In the simplistic manner which seems to appeal to the American public – not only now, but over the brief historical blip of the nation’s existence – we tend to boil things down to a binary sequence: yep/nope, Dem/Rep, right/wrong, right/left, white/black, and so on down our either/or set up. “You are either with us or against us.” Our value system leaves little room for a middle-ground, a space for contradicting beliefs and practices. In consequence we tend to self-segregate, and whether “legal” or not, we live in clumps of mirror images: the rich live with the rich, the middle-class, the gentrified hipster, the educated, the poor, the black, brown, Asian, native American all coalesce into common groups, each with a particular set of blinders on, blinders seldom contradicted within the community. Confronted with those outside one’s own community there is shock and dismay: they live like that! they believe that!

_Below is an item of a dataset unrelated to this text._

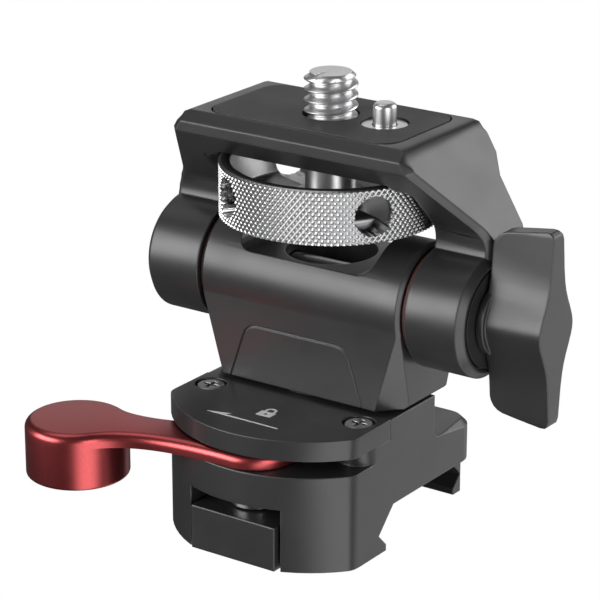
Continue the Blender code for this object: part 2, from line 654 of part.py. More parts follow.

And so, as a society we are vulnerable to the easy division of us and them politics, which Mr. Trump, a highly successful TV personality, poll watcher and life-time con-man, easily played upon. Though this could only have worked in a situation in which the various institutions of society were already hollowed out and rotted. As the last 3 months have shown, indeed these institutions – the ones that theoretically are meant to serve as a check on wild societal swerves – have all shown themselves to be the proverbial empty suits. The Republicans, those scolds of the past so concerned about Christian beliefs, and sexual propriety, or running up debt or — well, take your pick of the litany of GOP totems which Trump has smashed into a pulp of incoherence, while the party faithfully toed his line, but months after having asserting he was far beyond the pale, vile, insane and worse. But now, no matter how much he has diverged from supposed Republican rectitude, the party has been in lock-step following his lead. Principles? Family values be damned.

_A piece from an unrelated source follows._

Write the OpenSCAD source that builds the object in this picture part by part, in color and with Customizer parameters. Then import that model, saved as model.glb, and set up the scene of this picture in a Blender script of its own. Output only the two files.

And ditto the Democrats, now subdued and powerless, whimper in virtual silence, Clinton’s brilliant technocrats stunned by their defeat at the hands of a true impresario of the fetid American psyche, whose sort has graced our history since the start. Our founding fathers wrote, in establishing the Union, that “all men are created equal” though at the time Native Americans, Blacks, women, and folks without land weren’t, well, quite equal. They were instead genocide victims, slaves, chattel and not allowed a vote or a voice in the running of their newly founded country. A little “original sin” of the hallowed founding fathers, supposedly corrected in the past 250 years, though most of those corrections were crammed into the last 100 years, and are under constant threat.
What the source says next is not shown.